Companies are expanding, hiring and raising wages, share buybacks have risen to a six-year high and consumer spending is accelerating. Domestic confidence is near an all-time high in Japan. Finally, fiscal and monetary stimulus will stay very accommodative for a long time. As other nations approach the limits of policy, Japan still has considerable firepower at its disposal and looks set to deploy it. Japan is at a nascent stage of a multi-year cyclical recovery. Behind the economic turnaround also lies a real structural story. An ageing population is mitigated by the increasing proportion of women in the workforce and an extension of the retirement age, resulting in labour-force expansion until 2020. Tokyo will fare even better – intra-migration into Tokyo from other provinces is rising at close to 1.5% a year. Japan will also continue to benefit from China’s growing economic clout. China is projected to overtake the Us as the world’s biggest economy as soon as 2016, and long-term prospects for exports and tourism will fare even better than the 50% and 75%, respectively, increase over the past 10 years.

Hosting the olympic games will add 0.7-1.0% in gross output – around ¥4trn (€28.5bn) – to the economy in the years to 2020. The government is planning to spend around ¥409bn on construction, which it estimates will create 150,000 jobs. Consequently, the economy will be boosted by infrastructure investment (particularly for construction and building-related industries), better business conditions, tourism and, of course, consumer sentiment. Finally,planned reforms to lower corporate taxes and improve labour market flexibility will bring about greater vibrancy to the domestic economy. entry into the Trans-Pacific Partnership (which accounts for 40% of world gDP and 30% of global trade) will further boost exports, open up the domestic sectors to competition and raise domestic productivity.

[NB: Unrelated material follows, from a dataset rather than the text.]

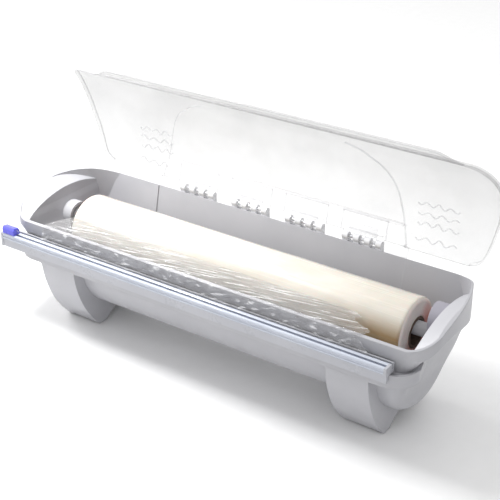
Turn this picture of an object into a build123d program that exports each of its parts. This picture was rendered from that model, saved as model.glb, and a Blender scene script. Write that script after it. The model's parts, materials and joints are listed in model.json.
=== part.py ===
from build123d import *
import os
from math import acos, atan2, cos, hypot, radians, sin, tan

# Cling film dispenser: an open trough on two pedestals that carries a film roll on two
# support pins, a cutter rail along its front and a clear lid hinged along its back rim.
#
# The working frame has X along the roll, Z up and its origin in the middle of the roll's
# axis. PLACE moves every piece to the part's own frame, whose origin is the centre of the
# bottom of the whole object. Millimetres throughout.

# Roll
ROLL_LENGTH = 450.0
ROLL_R = 38.0
CORE_OUTER_R = 17.0
CORE_INNER_R = 14.2
CORE_OVERHANG = 9.0

# Trough
WALL = 3.0
END_CORNER_R = 14.0
END_FOOT_X = 243.0
END_FOOT_Z = -56.0
END_BULGE = ((249.0, -27.0), (255.0, -5.0), (265.0, 12.0))
END_BRIM = (282.5, 34.0)
END_BRIM_TANGENT = (0.25, 1.0)
CREASE_X = 259.0
INNER_BULGE = ((246.0, -27.0), (252.0, -5.0), (257.0, 12.0))
INNER_BRIM = (CREASE_X, 30.0)
BOWL_Y = -10.0
BOWL_Z = -10.0
BOWL_R = 68.0
RIM_HALF = 281.0
RIM_FRONT_Y = -81.5
RIM_BACK_Y = 70.0
RIM_FRONT_R = 30.0
RIM_END_CURVE = ((279.0, -1.0), (266.0, 39.0), (252.0, 60.0), (222.0, 70.0))
RIM_EDGE = 2.6
RIM_ARC = ((-81.5, 27.6), (-6.0, 53.5), (70.0, 40.5))
CREASE_ARC = ((-78.0, 20.5), (-7.0, 44.0), (63.5, 28.0))
FLARE_RISE = 10.5
FLARE_START = 200.0
HINGE_ZONE_HALF = 172.0
HINGE_ZONE_DEPTH = 1.0
HINGE_ZONE_FROM = (20.0, -20.0)

# Blanks that are cut back reach past every finished face
TOP_OF_BLANKS = 80.0
HALF_OF_BLANKS = 320.0
DEPTH_OF_BLANKS = 120.0
ARC_OVERRUN = 12.0

# Ledge that carries the cutter rail
LEDGE_FRONT_Y = -94.0
LEDGE_HALF = 264.0
LEDGE_R = 28.0
LEDGE_BACK_X = 247.0
LEDGE_BACK_Y = -10.0
LEDGE_RIB_HALF = 232.0
LEDGE_LOW = -12.0
LEDGE_TOP = 0.0
LIP_TOP = 3.0
LIP_WIDTH = 2.5

# Pedestals and foot pads
FOOT_INNER_X = 171.0
FOOT_OUTER_X = 221.5
FOOT_LOW = -97.0
FOOT_TOES = (-54.0, -41.0, 21.0, 36.0)
FOOT_SHOULDER = (-92.5, -11.0)
FOOT_FRONT_BOW = (-80.5, -58.0)
FOOT_ARCH = (-10.0, -84.0)
FOOT_BACK_BOW = (55.0, -56.0)
FOOT_BACK_SHOULDER = (60.0, -8.0)
PAD_PROUD = 1.0
PAD_SUNK = 1.5
PAD_MARGIN = 5.0
PAD_DEPTH = 9.0
PAD_FRONT_Y = -51.5
PAD_BACK_Y = 24.0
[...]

While post-2004 recoveries were short-lived and driven by shallow, suppressed demand following two decades of declining prices, the current turnaround reflects a confluence of broader positive factors.

Demand is firing on many fronts: interest in the Tokyo housing market has picked up since the beginning of 2012, from signs of bottomish pricing amid renewed domestic demand. A bullish medium-term macro outlook and still attractive pricing levels have also led to improved buyer appetite in 2013. Demand remains robust, with the contract rate for new residential developments exceeding 70% for more than a year now. Repricing will also benefit from rising institutional demand, reflecting the near-70% increase in stock prices and record amount of equity raised by Japanese real estate investment trusts (J-REITs) at the beginning of the year.

Furthermore, foreign demand is also rising. The richer housing valuation across many Asian cities has made buyers consider alternative investment locations, and Tokyo is high on their shopping list. According to a survey by the Urban Land Institute, Tokyo housing is deemed the most attractive investment target this year. Overseas interest will stay strong due to the near-20% depreciation of the yen, low borrowing costs that are creating a wide yield spread, and strong property rights from a transparent legal system and freehold ownership.

Supply continues to lag: Compared with the most recent peak in 2005, housing starts in Tokyo were down by 25% last year after falling by close to 60% in 2009 at the peak of the financial crisis. Housing starts built for sales only in Tokyo averaged 53,000 units since 2009 compared with the near 75,000 units between 2005 and 2008, a drop of around 29%. The pace of development suggests that future supply will stay limited, especially in the core ‘3-kus’ central business district. it is estimated that the ratio of property construction started on housing for sale stands at around 24.6% since 2008, compared with 26.9% from 1997 to 2003 and 29.0% from 2004 to 2007 (the last cyclical housing recovery).

Strong housing tailwind: Compared with the previous two housing cycles following the Asian financial crisis, the current cyclical upturn has more legs to stand on. Past cycles have mainly been due to factors not directly tied to an obvious turnaround in Japan’s economic fortunes. This time there are political, policy and macro forces converging to underpin the Tokyo housing market. Capital markets will play a strong part too, with J-REITs planning to raise ¥800bn (€5.7bn) this year. The lack of investable assets and the strong firepower of J-REITs suggest that ongoing re-pricing of residential assets will persist.

The sun is shining on Tokyo’s housing market. The forces behind the current economic growth and property market are uniquely powerful. There is still time to jump on the housing bandwagon.